There were warning signs: A constantly ringing phone. Bank accounts in disarray after an apparent hack. Messages from her family that went unreturned for days because she was extremely busy. A new man in her life, with whom she talked over the phone but never in person. Rochelle, an active, social, independent 86-year-old resident of Los Angeles, was being exploited by an international fraudster. But it was only months after those signs first appeared that the people who cared about her made sense of them.

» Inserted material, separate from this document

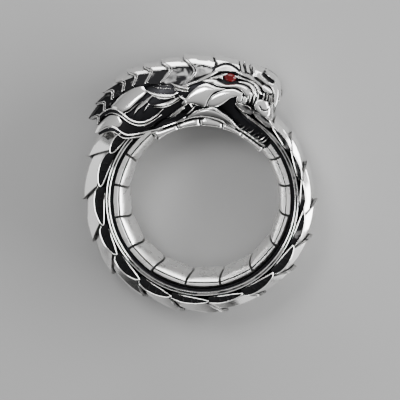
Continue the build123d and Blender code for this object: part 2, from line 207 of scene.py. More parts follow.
def narrow_tail(verts):
    """Draws a turned piece in to the tail, and to a blunt tip in the mouth."""
    for vert in verts:
        deg, radius = along_body(vert.co.x, vert.co.y), vert.co.xy.length
        point = 1 - tip_shrink * (max(0, deg - tip_start) / (hoop_end - tip_start)) ** 2
        flat = spot(deg, tip_radius + (radius - tip_radius) * point)
        vert.co = flat + Vector((0, 0, narrowed(deg, vert.co.z) * point))


def turned_section(bm, section, start, end, steps):
    """Spins a closed section of (radius, height) points round the hole's axis."""
    ring = [bm.verts.new((radius, 0, height)) for radius, height in section]
    face = bm.faces.new(ring)
    bmesh.ops.rotate(bm, verts=ring, cent=(0, 0, 0), matrix=Matrix.Rotation(radians(start), 3, "Z"))
    bmesh.ops.spin(
        bm, geom=[face, *face.edges, *ring], cent=(0, 0, 0), axis=(0, 0, 1),
        angle=radians(end - start), steps=steps, use_merge=False)


def joined(tree, operation, first, second, clamp=False):
    """Node output: two values, multiplied or the larger of them."""
    node = tree.nodes.new("ShaderNodeMath")
    node.operation = operation
    node.use_clamp = clamp
    tree.links.new(first, node.inputs[0])
    tree.links.new(second, node.inputs[1])
    return node.outputs["Value"]


def silver_tone():
    """Node group: patches of thin tarnish, and darkening in the corners that is partly oxide and partly
    painted shade.
    """
    group = bpy.data.node_groups.new("silver_tone", "ShaderNodeTree")
    for name, way, kind in (
            ("Corner Darkening", "INPUT", "Float"), ("Reach", "INPUT", "Float"), ("Clean", "INPUT", "Color"),
            ("Dark", "INPUT", "Color"), ("Color", "OUTPUT", "Color"), ("Dullness", "OUTPUT", "Float")):
        group.interface.new_socket(name, in_out=way, socket_type=f"NodeSocket{kind}")
    nodes, links = group.nodes, group.links
    given = nodes.new("NodeGroupInput").outputs
    out = nodes.new("NodeGroupOutput")
    # Each piece's own darkening per point: oxide, and painted shade on end faces and crest sides
    left = nodes.new("ShaderNodeAttribute")
    left.attribute_name = "oxide_and_painted_shade"
    corner = nodes.new("ShaderNodeAmbientOcclusion")
    corner.samples = 12
    links.new(given["Reach"], corner.inputs["Distance"])
    # Ambient occlusion darkens corners and the ground under overhangs: partly the oxide left there, partly
    # painted shade
    occluded_darkening = remapped(group, corner.outputs["AO"], (0.45, 0.86), (1, 0), smooth=True)
    patches = noise(group, object_place(group), 700, 5, 0.8)
    uneven = remapped(group, patches, (0.35, 0.65), (0.62, 1.15))
    corner_oxide_and_shade = joined(group, "MULTIPLY", joined(group, "MULTIPLY", occluded_darkening, uneven), given["Corner Darkening"], clamp=True)
    listed_oxide_shade = joined(group, "MULTIPLY", left.outputs["Fac"], uneven, clamp=True)
    most = joined(group, "MAXIMUM", corner_oxide_and_shade, listed_oxide_shade)
    mix = nodes.new("ShaderNodeMix")
    mix.data_type = "RGBA"
    links.new(most, mix.inputs["Factor"])
    links.new(given["Clean"], mix.inputs["A"])
    links.new(given["Dark"], mix.inputs["B"])
    links.new(mix.outputs["Result"], out.inputs["Color"])
    links.new(most, out.inputs["Dullness"])
    return group


def fine_scratches():
    """Node group: the haze of hair-fine scratches that wear leaves on polished silver."""
    group = bpy.data.node_groups.new("fine_scratches", "ShaderNodeTree")
    for name in ("Lines", "Haze"):
        group.interface.new_socket(name, in_out="OUTPUT", socket_type="NodeSocketFloat")
    nodes, links = group.nodes, group.links
    out = nodes.new("NodeGroupOutput")
    place = object_place(group)
    drawn = nodes.new("ShaderNodeMapping")
    drawn.inputs["Rotation"].default_value = (0.4, 0.3, 0.7)
    drawn.inputs["Scale"].default_value = (1, 14, 6)
    links.new(place, drawn.inputs["Vector"])
    links.new(noise(group, drawn.outputs["Vector"], 900, 3), out.inputs["Lines"])
    links.new(remapped(group, noise(group, place, 900, 4), (0.3, 0.7)), out.inputs["Haze"])
    return group


tone_group, scratch_group = silver_tone(), fine_scratches()
oxide_roughness = 0.55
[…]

Concerned friends and neighbors refrained from asking too many questions out of respect for Rochelle’s privacy. It was only when Rochelle’s son Brad and daughter-in-law Nancy, who live in Sacramento, visited her last September that they realized something sinister was at play. (Last names are withheld to protect their privacy.) Rochelle was in such a deep state of depression that she ended up in the hospital, where the couple found out that she was also experiencing cognitive decline. When they entered her condo, they found scraps of paper with a mysterious name and phone number, a FedEx receipt to Jamaica, and stacks of unpaid bills.
Nancy and Brad are still trying to piece together how Rochelle fell under the spell of a seductive caller, who manipulated her into opening credit cards and lines of credit, as well as buying expensive watches they couldn’t subsequently trace, over the course of several months in 2019. “I think the root of the problem is that she was lonely living by herself, even though she was surrounded by lovely neighbors and good friends,” says Nancy. After talking to Rochelle as she recovered, they found out that she had tried to resist the caller’s demands, but the pressure and the threats became too much to bear.